Real humor is primarily human—or divine, to be exact—and after that the fun may follow naturally in its order. Not long ago I saw Louis Jouvet of the French Company play Sir Andrew Ague-Cheek. It was a most humorous performance of the part, and the reason is that the actor made no primary effort to be funny. It was the humanity of his playing, making his audience love him first of all, that provoked the comedy. His long thin legs were comical and so was his drawling talk, but the very heart and essence was this love he started in his audience. Poor fellow! How delightfully he smoothed the feathers in his hat! How he feared to fight the duel! It was easy to love such a dear silly human fellow. A merely witty player might have drawn as many laughs, but there would not have been the catching at the heart.
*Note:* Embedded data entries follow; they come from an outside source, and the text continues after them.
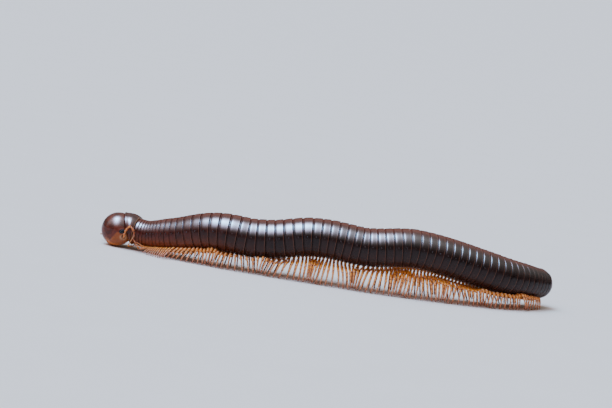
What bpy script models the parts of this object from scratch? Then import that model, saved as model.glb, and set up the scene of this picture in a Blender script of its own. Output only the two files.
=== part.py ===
"""A giant millipede at life size, standing at ease on level ground.

The head points along -X and the animal's left side faces -Y. The axis of the body is one curve: its plan is
the sum of three bends, and its height is the radius of each ring plus the clearance under the belly. Every
ring, leg, feeler and plate is placed from that curve and from the sizes below. All sizes are in metres and
all angles in degrees.
"""

import math

import bmesh
import bpy
import numpy as np

# Gap that neighbouring nodes keep where they meet.
GAP = 0.0003

# Rings of the trunk. Ring 1 is the collum, the collar plate behind the head.
LAST_RING = 61
LEGLESS_LAST_RINGS = 2
FIRST_RING_OF_TWO_PAIRS = 11
FIRST_RING_OF_LENGTH = {
    "trunk_1": 2,
    "trunk_2": 12,
    "trunk_3": 19,
    "trunk_4": 26,
    "trunk_5": 33,
    "trunk_6": 40,
    "trunk_7": 47,
    "trunk_8": 54,
}
RING_SIDES = 16
NECK_RADIUS = 0.0051
BODY_RADIUS = 0.00745
TAIL_RADIUS = 0.0060
NECK_PITCH = 0.00131
BODY_PITCH = 0.00302
EXTRA_PITCH = 0.00050
TAIL_PITCH = 0.00215
# Rings over which the pitch grows behind the neck, gains and loses its extra length, and falls at the tail.
RINGS_OF_LENGTHENING = (7.5, 14.0)
RINGS_OF_EXTRA = (15.0, 20.0)
RINGS_AFTER_EXTRA = (24.0, 30.0)
RINGS_OF_SHORTENING = (53.0, 61.0)
# Rings over which the trunk swells behind the neck and tapers before the tail.
RINGS_OF_SWELLING = (3.0, 19.0)
RINGS_OF_TAPER = (49.0, 62.0)
RING_STEP = 0.00038
LEAST_STEP_SHARE = 0.45
RING_FLARE = 0.00008
SHOULDER_SHARE = 0.34
REAR_EDGE_SHARE = 0.98
BELLY_FLAT = 0.05

# Bends of the body's axis in plan: where each starts and ends along the axis, and how far it turns.
FRONT_HEADING = -15.0
PLAN_BENDS = (
    (0.020, 0.052, 15.0),
    (0.078, 0.132, 18.0),
    (0.130, 0.176, 40.0),
)

# Clearance under the belly, from the neck to the tail, as steps that start and end along the axis.
NECK_CLEARANCE = 0.0026
CLEARANCE_STEPS = (
    (-0.004, 0.010, -0.0011),
    (0.008, 0.044, 0.0031),
    (0.018, 0.034, 0.0013),
    (0.036, 0.050, -0.0006),
    (0.046, 0.076, 0.0032),
    (0.056, 0.072, 0.0012),
    (0.078, 0.092, -0.0008),
    (0.090, 0.110, 0.0022),
    (0.108, 0.156, -0.0064),
    (0.150, 0.184, -0.0022),
)

# Collum.
COLLUM_LENGTH = 0.0037
COLLUM_FRONT_RADIUS = 0.0063
COLLUM_RADIUS = 0.0063
COLLUM_REAR_RADIUS = 0.0055
COLLUM_SIDES = 24
COLLUM_BELLY_FLAT = 0.03
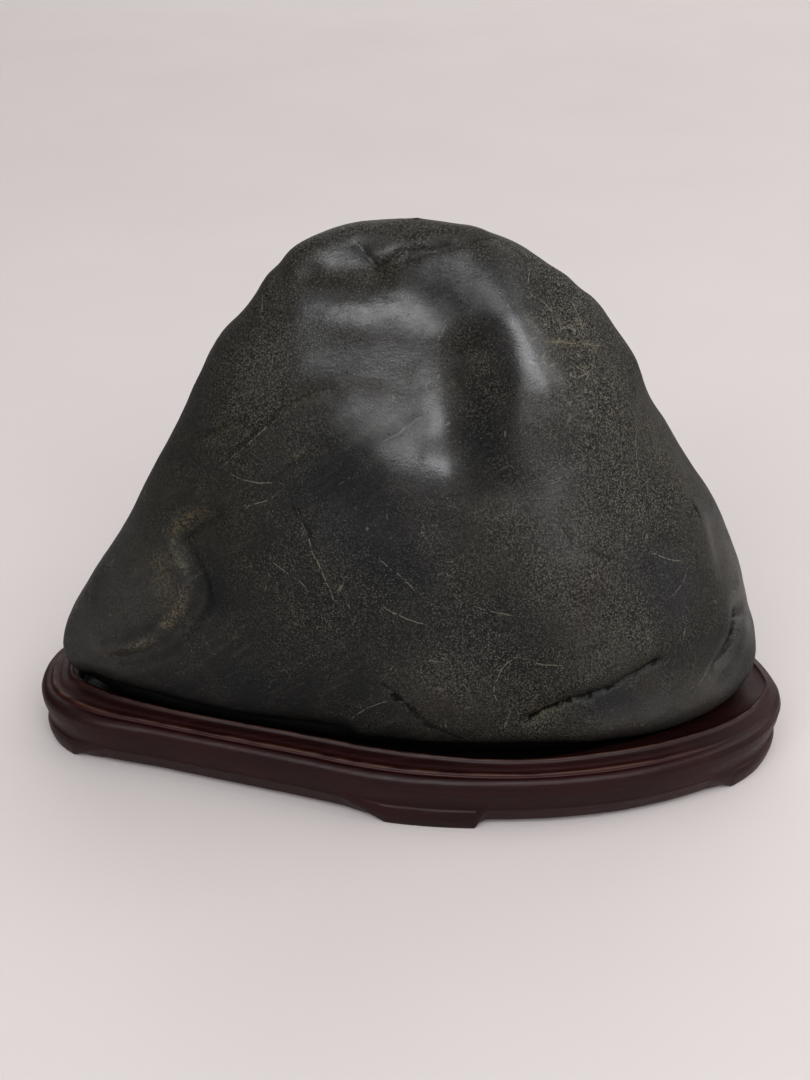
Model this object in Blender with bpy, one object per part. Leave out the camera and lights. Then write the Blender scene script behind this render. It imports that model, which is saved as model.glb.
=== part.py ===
"""A scholars rock resting in its carved wooden stand, for Blender 4.5.

The stone is one natural solid and the stand is one carved piece of wood. Both start as a UV sphere: the
sphere's rings become the levels of the stone, or the lines of the stand's moulding, and its columns run
around them. Metres, +Z up; the origin is on the table, under the middle of the stand.
"""
import math

import bmesh
import bpy
import numpy as np

MM = 0.001
COLLECTION = "scholars_rock"

# ---- stand: driving dimensions, in mm ----
STAND_TOP = 27.5          # crest of the ridge round the seat
SEAT_FLOOR = 20.0         # the stone stands on this
UNDERSIDE = 3.0           # flat under side between the feet
APRON_EDGE = 10.0         # where the apron's face turns under
FOOT_DEPTH = 16.0         # a foot's width from its front to its back

# The rim's outermost line, counterclockwise from the right end, seen from above: x, y, how far inside it the
# seat's ridge runs, and how wide the flat shelf inside the ridge is. The front bows out right of the middle.
RIM = [
    (149.8, -3, 5.5, 4), (134, 33, 7.5, 3), (85, 58, 9.5, 5), (10, 67, 10, 5),
    (-70, 63.5, 11, 5), (-123, 48, 12, 6), (-147, 22, 11.5, 5), (-148.1, -7, 12.8, 3),
    (-130, -26, 14.5, 2.4), (-95, -40.5, 14, 2.2), (-50, -55.5, 15.4, 2.2), (-5, -64.5, 11.8, 2.2),
    (40, -67.3, 9.3, 2.4), (82, -62, 10, 4.5), (118, -48.5, 9.3, 7), (142, -29, 8, 9.5),
]

# Feet, as fractions of the way round the rim line: side cut starts, flat starts, flat ends, side cut ends.
FEET = [
    (0.165, 0.178, 0.212, 0.225),     # middle of the back
    (0.302, 0.318, 0.484, 0.518),     # left end
    (0.665, 0.683, 0.729, 0.735),     # middle of the front
    (0.873, 0.898, 1.070, 1.085),     # right end, over the start of the line
]
COLUMNS_IN_SIDE_CUT = 2
COLUMN_STEP = 0.0135      # spacing of the columns elsewhere, as a fraction of the rim line

# Moulding, from the seat outwards and down: how far inside the rim line, as a share of the ridge's own
# distance plus some mm, and the height. The first height is the apron's, the second is a foot's.
MOULDING = [
    (1.00, 1.2, 26.6, 26.6), (1.00, 0.9, STAND_TOP, STAND_TOP), (1.00, 0.0, STAND_TOP, STAND_TOP),
    (0.93, 0.0, 26.3, 26.3), (0.62, 0.0, 25.2, 25.2), (0.42, 0.0, 25.0, 25.0),
    (0.35, 0.0, 23.9, 23.9), (0.10, 0.2, 23.3, 23.3), (0.00, 0.0, 20.8, 20.8),
    (0.00, 0.3, 17.0, 16.0), (0.00, 0.8, 14.0, 12.4), (0.00, 1.1, 12.3, 9.6), (0.00, 1.4, 11.0, 6.0),
]
FOOT_INSET = [0, 0, 0, 0, 0, 0, 0, 0, 0, 0.2, 0.9, 1.2, -0.3]     # added to the lines above, at a foot
EDGE_INSET = (1.5, 2.4)       # lower edge of the face: of the apron, and of a foot
UNDERCUT_INSET = (4.4, 5.0)   # back of the apron's undercut, and the same line on a foot's sole

# ---- stone: driving dimensions, in mm ----
# Level by level from the under side: height, left, right, front and back reach.
LEVELS = [
    (20.3, 10, 10, 2, 2), (20.3, -105, 112, -34, 34), (24, -127, 126, -47, 44), (33, -138, 137, -54, 51),
    (47, -137.5, 137.5, -55.5, 55), (67, -124.5, 131.5, -54, 55), (90, -110.5, 121.5, -50, 53),
    (115, -98, 109.5, -44, 49.5), (140, -84, 92.5, -36.5, 44.5), (163, -74, 79.5, -27.5, 38.5),
    (183, -58, 64.5, -17.5, 33), (198, -46, 47.5, -7, 28), (208.5, -24, 25, 1.5, 22), (213, 3, 3, 11, 11),
]
# Form of each level: the exponents of its front right, back right, back left and front left quarters (2 is
# an ellipse, less is flatter, more is squarer), and the x and y where the quarters meet.
FORM = [
    (2.0, 2.0, 2.6, 1.6, 10, 2), (2.0, 2.0, 2.6, 1.5, 30, 2), (2.0, 2.0, 2.6, 1.5, 36, 0),
    (2.0, 2.0, 2.6, 1.5, 36, 0), (2.0, 2.1, 2.6, 1.55, 34, 2), (2.1, 2.2, 2.5, 1.65, 32, 4),
    (2.1, 2.3, 2.3, 1.8, 30, 6), (2.1, 2.2, 2.1, 1.9, 26, 8), (2.1, 2.2, 2.0, 2.0, 22, 9),
    (2.1, 2.1, 2.0, 2.0, 16, 10), (2.0, 2.0, 2.0, 2.0, 10, 11), (2.0, 2.0, 2.0, 2.0, 5, 12),
    (2.0, 2.0, 2.0, 2.0, 3, 11), (2.0, 2.0, 2.0, 2.0, 3, 11),
]
STONE_COLUMNS = 88
STONE_RINGS = 36
COLUMN_SPREAD = 1.6       # root of the sections' length over their width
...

As for books and the wit or humor of their pages, it appears that wit fades, whereas humor lasts. Humor uses permanent nutgalls. But is there anything more melancholy than the wit of another generation? In the first place, this wit is intertwined with forgotten circumstance. It hangs on a fashion—on the style of a coat. It arose from a forgotten bit of gossip. In the play of words the sources of the pun are lost. It is like a local jest in a narrow coterie, barren to an outsider. Sydney Smith was the most celebrated wit of his day, but he is dull reading now. Blackwood's at its first issue was a witty daring sheet, but for us the pages are stagnant. I suppose that no one now laughs at the witticisms of Thomas Hood. where are the wits of yesteryear? Yet the humor of Falstaff and Lamb and Fielding remains and is a reminder to us that humor, to be real, must be founded on humanity and on truth.